Once a cell is reached, Moodify explores the emotion perceived by the user for each of

k = 100

training musical songs randomly selected from Spotify, with a 70% probability of listening to the previous music at each step. After each listening, the user selects the emotion perceived, i.e., the state reached. Then, he assigns a score to the reached state, i.e., an integer value in

[0, 10]

which represents “how much the emotion perceived after listening to the song is similar/close to a target emotion established at the beginning of the session”. Finally, the audio features of such a state are updated. Formally, let

[x, y, s_{1}, \dots, s_{9}]

be the start state, and let

[s_{1}^{'}, \dots, s_{9}^{'}]

the audio features of the listened song. Then, if

s_{i} = 0

then set

s_{i} = s_{i}^{'}

, for each

i = 1, \dots, 9

. Otherwise, set

s_{i} = \frac{s_{i} + s_{i}^{'}}{2}

, for each

i = 1, \dots, 9

.

Exploration can be terminated at the end of listening to the selected k training songs limit for exploration or when the user stops the exploration/listening session.

How to Update the Archive

During the exploration of a cell, the archive can be updated in two cases. First, the agent explores a cell not contained in the archive.

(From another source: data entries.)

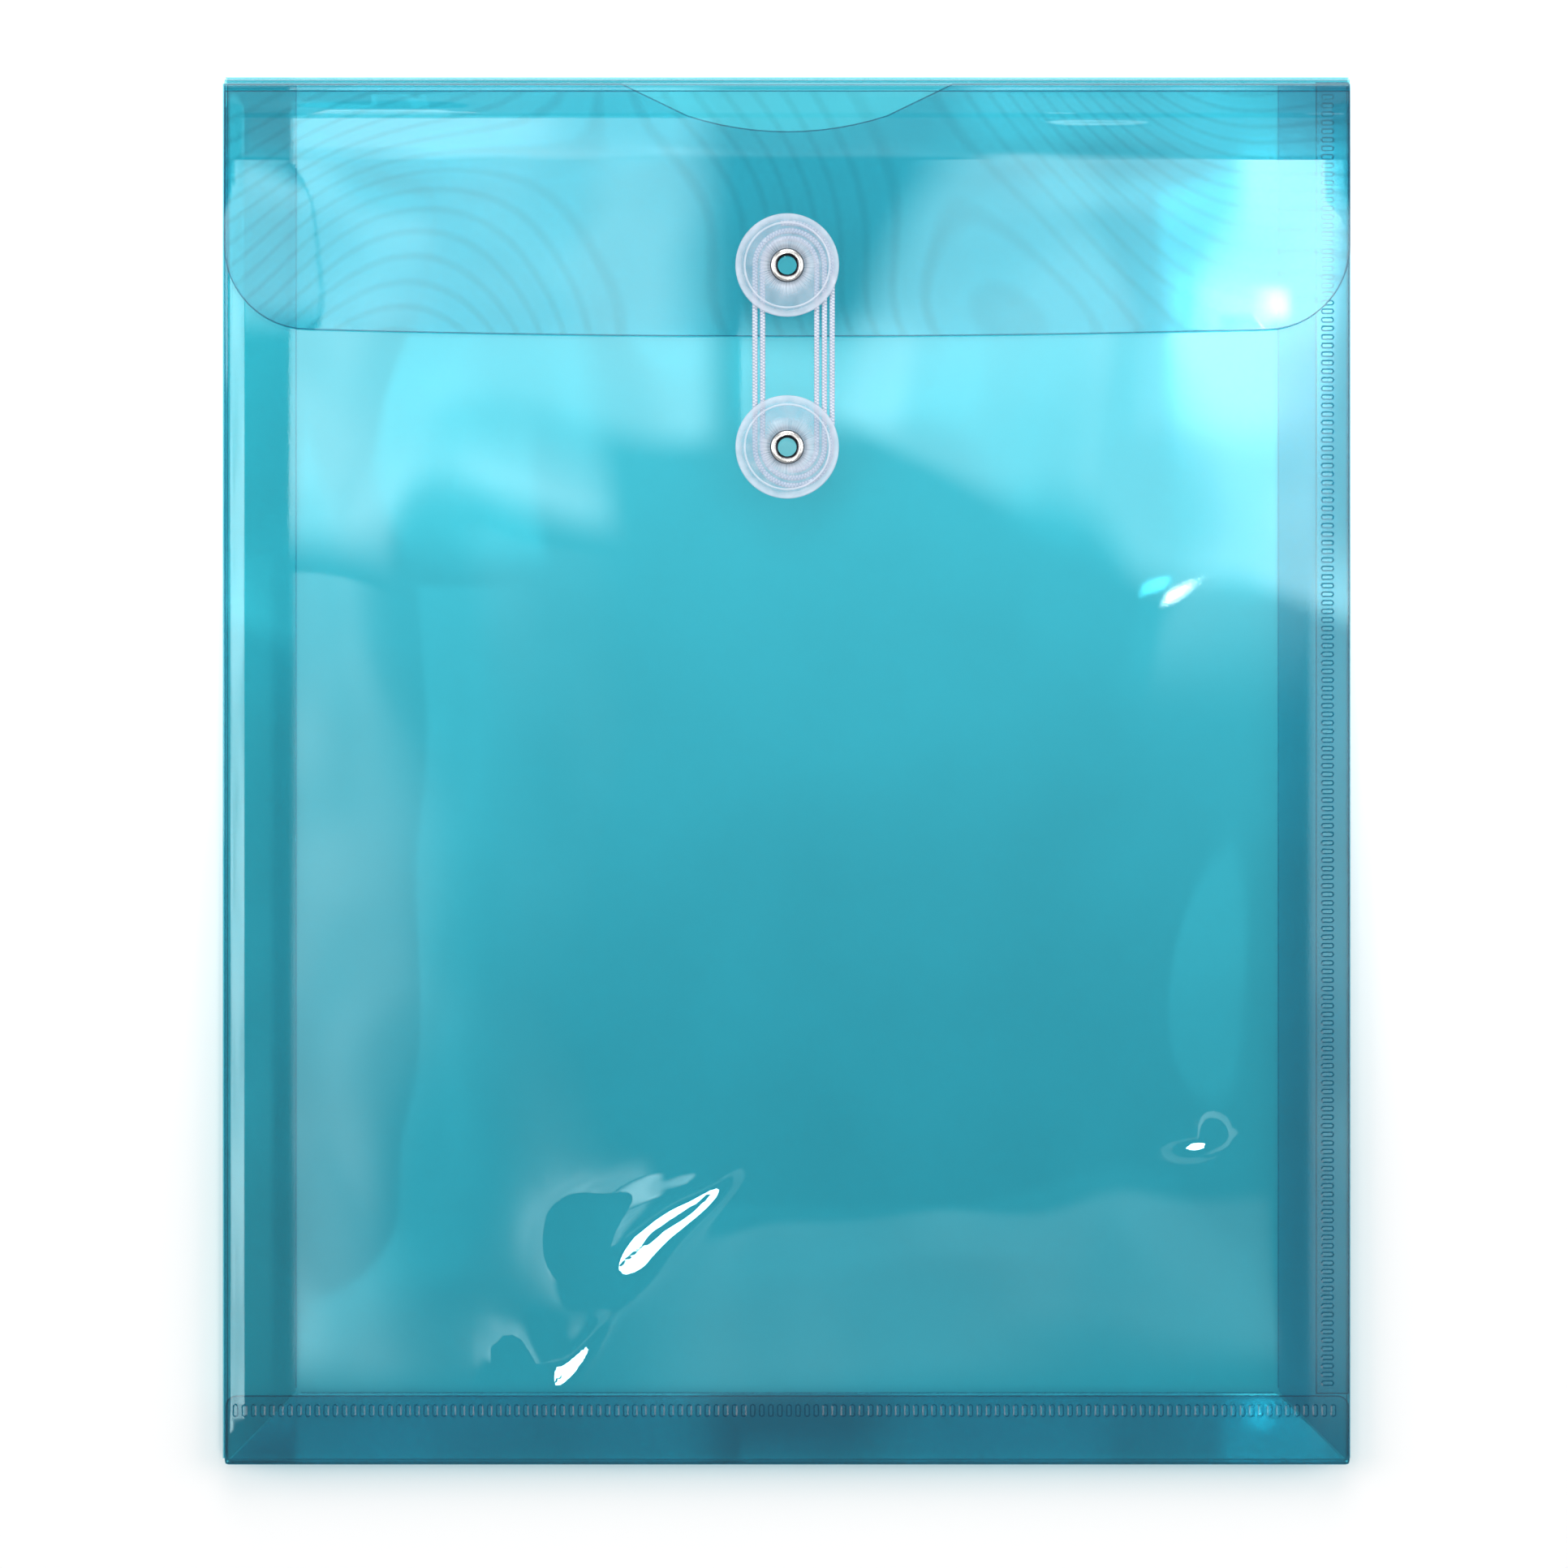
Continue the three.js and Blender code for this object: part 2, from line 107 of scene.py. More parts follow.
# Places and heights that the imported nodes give, in mm
upper_y = sum(corner[1] for corner in box_mm("upper_eyelet")) / 2
lower_y = sum(corner[1] for corner in box_mm("lower_eyelet")) / 2
front_top = box_mm("front_panel")[1][2]
flap_top = box_mm("flap_panel")[1][2]
half_height = box_mm("back_panel")[1][1]
half_width = box_mm("back_panel")[1][0]
disc_radius = box_mm("lower_button_disc")[1][0]

# Colours, in linear light
FILM_TINT = (0.3, 0.79, 0.85)
# Painted light and shade: copies of the film's tint, paler or deeper by the side that a folded ply is
# on
FOLDED_PAINTED_LIGHT = {
    "left": (0.4, 0.94, 0.96),
    "right": (0.35, 0.9, 0.95),
    "bottom": (0.15, 0.9, 0.95),
    "top": (0.24, 0.72, 0.79),
}
# Painted shade: a deeper tint for the dark look of the film round its folds
FOLD_PAINTED_SHADE = (0.14, 0.62, 0.72)
# Painted shade: a deeper tint for the dark lines that the film's cut edges and slot walls show
EDGE_PAINTED_SHADE = (0.05, 0.34, 0.44)
SLOT_TINT = (0.5, 0.92, 0.95)
DISC_TINT = (0.9, 0.95, 0.98)
DISC_BODY = (0.8, 0.83, 0.92)
NICKEL = (0.8, 0.79, 0.77)
# Painted shade: nickel darkened nearly black in the bore and round the eyelet's roll
NICKEL_PAINTED_SHADE = (0.05, 0.05, 0.06)
CORD_LIGHT = (0.9, 0.9, 0.95)
# Painted shade: a bluish dark tone for the grooves between the cord's strands
CORD_PAINTED_SHADE = (0.3, 0.4, 0.56)
FLOOR = (0.8, 0.8, 0.8)
WHITE = (1.0, 1.0, 1.0)

# A noise texture stays mostly between these two values
NOISE_SPAN = (0.3, 0.7)


def new_material(name):
    material = bpy.data.materials.new(name)
    material.use_nodes = True
    material.node_tree.nodes.clear()
    return material


def rgba(colour):
    return (*colour, 1.0)


class Tree:
    """Adds nodes to a node tree: each call sets sockets by name, and links those given a socket."""

    def __init__(self, tree):
        self.tree = tree

    def add(self, kind, inputs=None, **settings):
        node = self.tree.nodes.new(kind)
        for key, value in settings.items():
            setattr(node, key, value)
        for key, value in (inputs or {}).items():
            if isinstance(value, bpy.types.NodeSocket):
                self.tree.links.new(value, node.inputs[key])
            else:
                node.inputs[key].default_value = value
        return node

    def math(self, operation, a, b=0.0):
        return self.add("ShaderNodeMath", {0: a, 1: b}, operation=operation).outputs[0]

    def vector(self, operation, a, b):
        return self.add("ShaderNodeVectorMath", {0: a, 1: b}, operation=operation).outputs

    def place(self):
        return self.add("ShaderNodeTexCoord").outputs["Object"]

    def noise(self, scale, detail, place=None):
        inputs = {"Scale": scale, "Detail": detail}
        inputs["Vector"] = self.place() if place is None else place
        return self.add("ShaderNodeTexNoise", inputs).outputs["Fac"]

    def ramp(self, value, low, high, to_low, to_high, smooth=False):
        inputs = {
            "Value": value, "From Min": low, "From Max": high, "To Min": to_low, "To Max": to_high,
        }
        kind = "SMOOTHSTEP" if smooth else "LINEAR"
        node = self.add("ShaderNodeMapRange", inputs, interpolation_type=kind)
        return node.outputs["Result"]

    def mix_colour(self, share, a, b):
        inputs = {"Factor": share, "A": a, "B": b}
        return self.add("ShaderNodeMix", inputs, data_type="RGBA").outputs["Result"]

    def mix(self, share, a, b):
        return self.add("ShaderNodeMixShader", {0: share, 1: a, 2: b}).outputs[0]

    def bump(self, height, distance):
        inputs = {"Height": height, "Strength": 1.0, "Distance": distance}
        return self.add("ShaderNodeBump", inputs).outputs[0]

    def surface(self, shader):
        self.add("ShaderNodeOutputMaterial", {"Surface": shader})


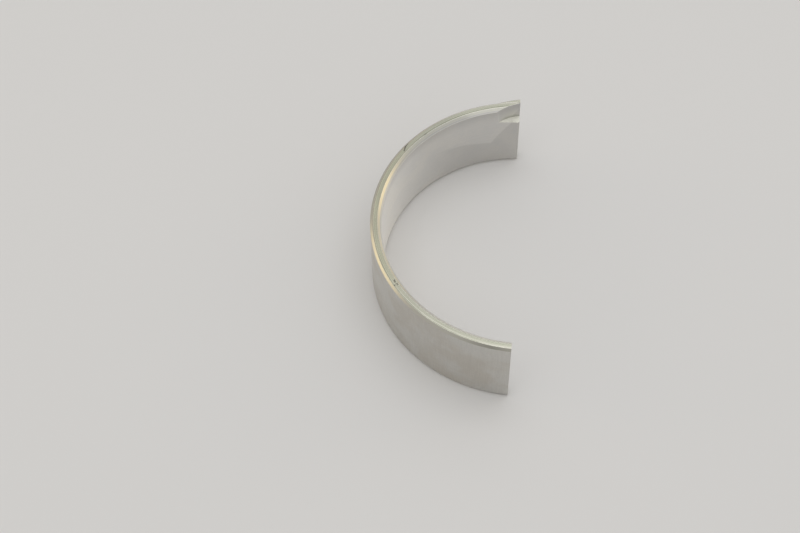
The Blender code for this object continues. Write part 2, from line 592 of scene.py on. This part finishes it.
def cut_chamfer(sizes, colours):
    """Cut chamfers. Those of the bore show the lining's edge.

    On the bore's chamfers painted reflection makes them yellower at the crown and lighter or darker
    along the arc, painted light makes them lighter on the lower side face, and a painted highlight
    runs along their foot.
    """
    finish = Finish("cut_chamfer_steel")
    rings = finish.grain(along=0.03, radius=9.0, height=1.0, detail=2.0)
    clouds = finish.grain(along=0.2, radius=0.5, height=0.5)
    outer = finish.radius > (BACK_RADIUS - sizes.wall / 2) / MM
    # Painted warm reflection on the bore's chamfers at the crown
    crown = finish.near(middle=-5.0, full=12.0, gone=24.0)
    steel = finish.blend(colours.chamfer_steel, colours.chamfer_warm_reflection, crown)
    steel = finish.blend(steel, colours.back_chamfer_steel, outer)
    steel = finish.tone(steel, 0.86 + rings * 0.18 + clouds * 0.10)
    wander = finish.grain(along=0.6, radius=0.0, height=0.0) * 0.08
    lined = lining_section(finish, sizes, wander, softness=0.06)
    metal = finish.blend(steel, finish.tone(colours.lining_metal, 0.77 + clouds * 0.2), lined)

    # Painted reflection makes the bore's chamfers darker on the way to the lug and lighter towards
    # the plain joint, and painted light makes them lighter on the lower side face
    painted_dark_stretch = finish.rise(finish.along, 8.0, 16.0) * (1 - finish.rise(finish.along, 35.0, 39.0))
    painted_bright_stretch = finish.rise(finish.along * -1, 2.0, 10.0)
    lower = 1 - (finish.height > WIDTH / MM / 2)
    metal = finish.tone(metal, 1 + (painted_bright_stretch * 0.17 - painted_dark_stretch * 0.18 + lower * 0.22) * (1 - outer))
    # A thin light line along the foot of the bore's chamfer: painted highlight of its edge
    rim = finish.ridge(finish.radius, (BACK_RADIUS - sizes.wall) / MM + 0.05, half_width=0.07)
    metal = finish.blend(metal, colours.burnished_and_glint, rim * 0.5)
    roughness = 0.24 + rings * 0.08 + clouds * 0.06 + lined * 0.14
    return finish.make(metal, roughness, rings, relief_height=0.0010 * MM)


def bored_lining(sizes, colours):
    """Matt lining with the boring tool's lines, soft clouds and the tones of the lug's recess.

    Painted light makes the crown lighter, and painted shade darkens the bore under the upper
    chamfer and in the corner of the lug's recess.
    """
    finish = Finish("bored_lining")
    lines = finish.grain(along=0.04, radius=0.0, height=13.0, detail=2.0)
    clouds = finish.grain(along=0.09, radius=0.1, height=0.12, detail=4.0)
    specks = finish.grain(along=2.2, radius=1.0, height=2.2, detail=2.0)
    cool = finish.rise(clouds, 0.40, 0.60)
    metal = finish.blend(colours.lining_metal, colours.lining_cool, cool)
    metal = finish.tone(metal, 0.84 + lines * 0.14 + clouds * 0.10 + specks * 0.08)

    # Painted light makes the bore lighter at the crown, painted shade makes it darker just under
    # the upper chamfer, and it is darker in the patch
    painted_crown_light = finish.near(middle=0.0, full=4.0, gone=30.0)
    upper_edge = (WIDTH - sizes.bore_chamfer_depth) / MM
    edge = finish.rise(finish.height, WIDTH / MM - 4.0, upper_edge)
    rim = (finish.along - PATCH_ANCHOR) * PATCH_SLOPE
    rim = rim + (finish.along - PATCH_KNEE).maths("MAXIMUM", 0.0) * PATCH_KNEE_SLOPE
    patch = 1 - finish.rise(finish.height - rim + clouds * 2, *PATCH_RIM)
    patch = patch * finish.rise(finish.along, *PATCH_START)
    metal = finish.tone(metal, 1 + painted_crown_light * 0.32 - edge * 0.14 - patch * 0.11)

    # A little darker in the lug's recess, and painted shade darkens it more in the corner over the
    # ledge
    start = ramp(sizes, 0.0)[0] / MM
    above_ledge = finish.height - ledge_height(sizes, finish.along * MM) * (1 / MM)
    recess = (above_ledge > -0.02) * finish.rise(finish.along, start, start + 0.3)
    corner = recess * (1 - finish.rise(above_ledge, 0.0, 1.2))
    corner = corner * finish.rise(finish.along, start, start + 2.0)
    metal = finish.tone(metal, 1 - recess * 0.06)
    metal = finish.blend(metal, colours.side_shade, corner * 0.3)
    roughness = 0.40 + clouds * 0.14 + specks * 0.08 + lines * 0.06
    return finish.make(metal, roughness, lines + specks * 0.5, relief_height=0.0012 * MM)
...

In this case, details about such a cell are added to the archive, together with some related information: (i) the full “trajectory” (both musical and emotional), in terms of a sequence of state-vectors, to follow for reaching that cell from the starting state; (ii) the current environment state; (iii) the trajectory score; (iv) the trajectory length in terms of the number of listened songs. The second case is when the trajectory is “better” (higher score) than that belonging to a cell already saved the archive.

4.3.3. Step 2: Emotion Robustification

As a result of Step 1, Moodify collected a set of high-performing trajectories. To make the trajectories robust to any noise, Step 2 creates a policy via imitation learning. The idea is to build a policy that performs as well as the trajectory discovered during the exploration, but at the same time, it must be able to deal with circumstances not present in the original trajectory. As proposed in [19], to train the policy, we chose a Learning from Demonstration algorithm that proved to be able to improve upon its demonstrations, i.e., the Backward Algorithm [51]. It works as follows: (i) the agent starts near the trajectory’s last state t and runs a standard RL algorithm (in our approach, we chose the Q-Learning approach [46]) from such a state, (ii) when the algorithm has learned to get a better reward than t, the algorithm repeats the process by starting from a point near to the trajectory and repeats the process, (iii) if for each trajectory form the initial state the agent is able to obtain a better score, then stop the process.

4.3.4. Limitations of the method

At the end of the training, if

E_{1}, \dots, E_{N}

are the emotions on which the system has been trained, then Moodify has N Q-Table available, each of which will be used when the corresponding emotion is used as target emotion. The problem with this approach is that when we face complex environments, such as the emotional space described by the circumplex model shown in Figure 2, where the number of states and actions can grow, then Q-tables can become unfeasible. As we will see in Section 5, in this preliminary work, we focused on only 8 emotional states. However, as also highlighted in Section 7, in future work, we have planned to exploit Deep Q-learning techniques. Such techniques exploit power deep feedforward neural networks for computing Q-value, i.e., to use the output of such neural networks to get new Q-value.

5. MoodifyWeb: The Web Application

We developed a Web application, namely MoodifyWeb, which uses the method described in Section 4 to enable listening to music songs from Spotify according to target emotions selected by the user. For the development, we used Vue.js (Available online: https://vuejs.org/, accessed on 18 October 2022), a JavaScript framework and the Spotify API for developers (Available online: https://developer.spotify.com/, accessed on 18 October 2022). More details on the architecture and technologies involved are available in Appendix A.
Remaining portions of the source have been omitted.